THE 'CORNISH' TRILOGY  (1982) The books in this trilogy, about members of the wealthy, eccentric Cornish family, are The Rebel Angels, What's Bred in the Bone and The Lyre of Orpheus. Hovering over the events, as puppeteers loom over marionettes, are guardian angels, devils and spirits of medieval mischief; we humans are not alone. Alternate chapters of The Rebel Angels are told by Father Darcourt, a professor of Biblical Greek at a small, Roman Catholic, Canadian university, and Maria Magdalene Theotoky, a research student.

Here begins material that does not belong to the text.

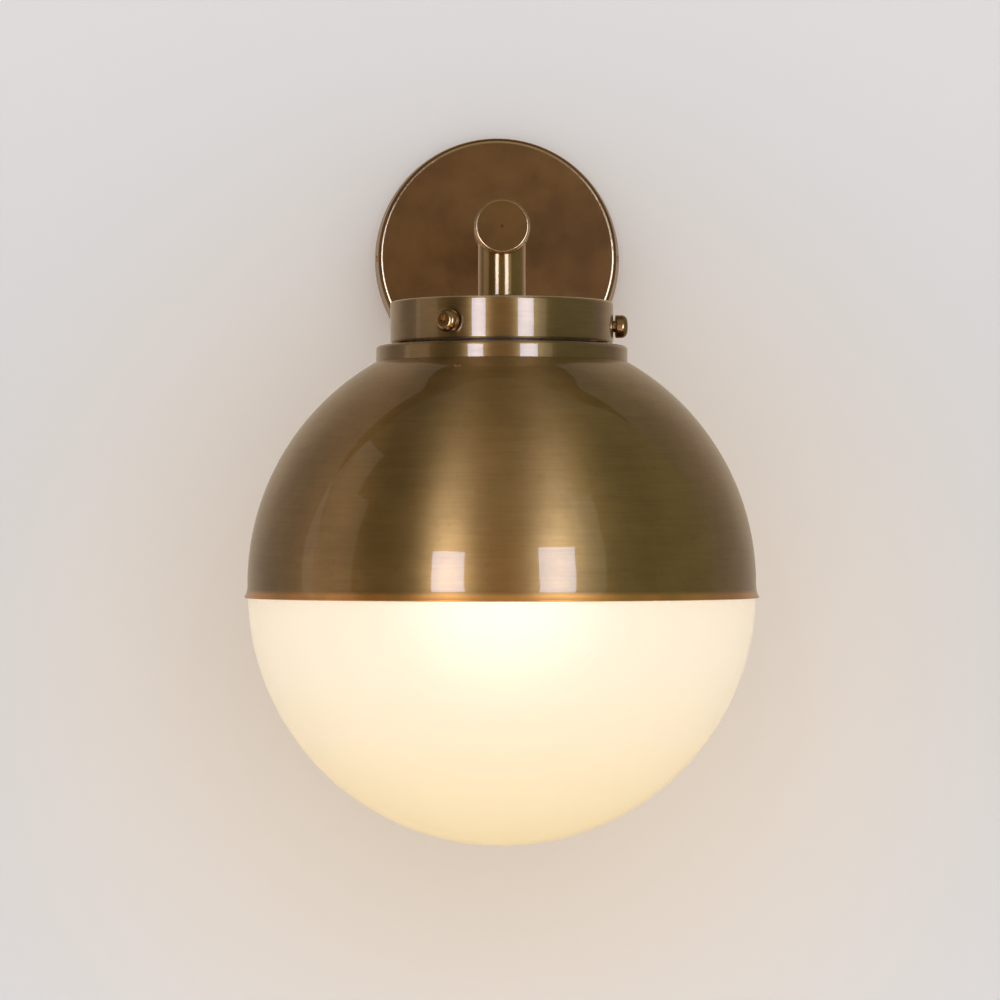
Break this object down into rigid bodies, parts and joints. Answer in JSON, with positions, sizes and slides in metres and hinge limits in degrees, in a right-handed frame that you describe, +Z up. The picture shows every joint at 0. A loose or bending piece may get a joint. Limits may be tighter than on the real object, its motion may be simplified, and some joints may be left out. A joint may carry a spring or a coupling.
{
  "type": "globe wall light",
  "caption": "Down-facing globe wall light: round wall plate, arm, elbow, stem and screw-fixed gallery carrying an opal glass globe under a spun brass dome.",
  "frame": {"origin": "centre of the wall plate's back, on the wall surface and on the arm's axis, midway between the two wall screw slots", "axes": "+X to the right of someone facing the wall, +Y into the wall, +Z up; the globe hangs along -Z at the arm's end, which points along -Y"},
  "size_m": [0.2026, 0.2713, 0.2966],
  "materials": {
    "plate_brass": "satin, aged",
    "polished_brass": "polished, aged",
    "gallery_brass": "fine brushed, lacquered, aged",
    "dome_brass": "spun, fine brushed, lacquered, aged",
    "inner_brass": "plain turned",
    "screw_bronze": "dark, polished",
    "steel": "zinc plated",
    "opal_glass": "opal, satin",
    "bulb_glass": "opal",
    "bulb_metal": "bright",
    "holder_plastic": "moulded",
    "ceramic": "glazed",
    "block_plastic": "moulded",
    "silicone": "soft"
  },
  "bodies": {
    "light": {"wall_plate": "plate_brass", "wall_bracket": "steel", "arm_tube": "polished_brass", "arm_bush": "inner_brass", "arm_threaded_tube": "inner_brass", "arm_washer": "steel", "arm_lock_nut": "steel", "elbow": "polished_brass", "elbow_cap": "polished_brass", "stem_tube": "polished_brass", "stem_flange": "polished_brass", "stem_threaded_tube": "inner_brass", "gallery": "gallery_brass", "gallery_washer": "steel", "gallery_lock_nut": "steel", "gallery_bushes": "inner_brass", "dome": "dome_brass", "dome_collar": "gallery_brass", "dome_seal": "silicone", "glass_globe": "opal_glass", "lampholder_cap": "holder_plastic", "lampholder_core": "ceramic", "lampholder_contact": "inner_brass", "lampholder_skirt": "holder_plastic", "terminal_block": "block_plastic", "terminal_tubes": "inner_brass", "terminal_screws": "steel", "block_screw": "steel", "earth_screw": "steel", "earth_washer": "inner_brass"},
    "bulb": {"bulb_cap": "bulb_metal", "bulb_insulator": "holder_plastic", "bulb_contact": "bulb_metal", "bulb_envelope": "bulb_glass"},
    "gallery_screw_front": {"gallery_screw_1": "screw_bronze"},
    "gallery_screw_right": {"gallery_screw_2": "screw_bronze"},
    "gallery_screw_back": {"gallery_screw_3": "screw_bronze"},
    "side_screw_a": {"side_screw_left": "screw_bronze"},
    "side_screw_b": {"side_screw_right": "screw_bronze"}
  },
  "joints": [
    {"name": "bulb_unscrew", "type": "slide", "parent": "light", "child": "bulb", "axis": [0, 0, -1], "range_m": [0, 0.026]},
    {"name": "gallery_screw_1_out", "type": "slide", "parent": "light", "child": "gallery_screw_front", "axis": [-0.4617, -0.887, 0], "range_m": [0, 0.005]},
    {"name": "gallery_screw_2_out", "type": "slide", "parent": "light", "child": "gallery_screw_right", "axis": [0.999, 0.0436, 0], "range_m": [0, 0.005]},
    {"name": "gallery_screw_3_out", "type": "slide", "parent": "light", "child": "gallery_screw_back", "axis": [-0.5373, 0.8434, 0], "range_m": [0, 0.005]},
    {"name": "side_screw_left_out", "type": "slide", "parent": "light", "child": "side_screw_a", "axis": [-1, 0, 0], "range_m": [0, 0.005]},
    {"name": "side_screw_right_out", "type": "slide", "parent": "light", "child": "side_screw_b", "axis": [1, 0, 0], "range_m": [0, 0.005]}
  ]
}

The university is a quiet place, dedicated to placid scholarship and barbed common-room gossip. But Ms Theotoky is researching Rabelais, and the plot suddenly erupts with priceless manuscripts, bizarre lusts, devil worship, scatology, and a storm of passion and deceit against which no grove of academe could stand unbowed. What's Bred in the Bone is the life-story of Francis Cornish, art expert, multi-millionaire, wartime spy and loner, whose search for himself, and for love, is hampered by his guardian devil Maimas. The Lyre of Orpheus tells of the recreation, in 20th-century Canadian academe, of a lost Arthurian opera by the devil-inspired 19th-century romantic composer E.T.A. Hoffman. The style in all three books is urbane, placid narrative, but the contents are sown with mines. If Jane Austen rules the tone of Davies' early trilogies, in this one Rabelais keeps blowing raspberries.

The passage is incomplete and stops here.